Bir Tawil has become a similar kind of ‘fantasy space’ – “empty”, “unclaimed”, “the last Terra Nullius” and seemingly ripe for the recreation of 19th century performances of flag planting and territorial claiming – albeit, in this case, by a distinctly 21st century and homespun “paternal sovereign”. What these fantastical renderings of No Man’s Lands ignore is historical context, geopolitical complexity and the empirical evidence. Just as the Cyprus Buffer Zone is far from being “dead” and “devoid of life”, so Bir Tawil cannot be considered either “empty” or “unclaimed”.

Bir Tawil was for thousands of years, until comparatively recently, actively used by the Ababda tribe in the pursuance of their nomadic lifestyle, culture and practices. Even after 1902, the Ababda continued to transgress – or, again, exceed – the newly-imagined lines of colonial cartography for the seasonal grazing of livestock. Extended droughts may have forced the Ababda to move away, but as Alistair Bonnett notes, “an important part of their story remains rooted in this place.” “To say that Bir Tawil is unoccupied, “ he continues, “is not to say that it has no history or that it’s anyones to take.”

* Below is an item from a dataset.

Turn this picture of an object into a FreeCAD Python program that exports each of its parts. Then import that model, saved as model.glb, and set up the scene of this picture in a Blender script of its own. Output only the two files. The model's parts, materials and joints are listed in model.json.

Satellite imagery reveals more contemporary evidence of occupation (albeit temporary) and movement within and through Bir Tawil. Tyre tracks point to frequent visitation – whether for the purpose of military patrols, tourism, or the transportation of goods or people. In any case, No Man’s Lands are rarely empty. They are spaces that are occupied, utilized and stewarded, and layered with geographical, historical and narrative complexities.

As we approach the centennial commemorations of the 1914-18 War and the 40th anniversary of the division of Cyprus (in August 1974) over forthcoming months, discussions of No-Man’s Lands are set to intensify.  I only hope that these are undertaken with the kind of rigour and nuance required both to challenge and advance our understanding of these spaces.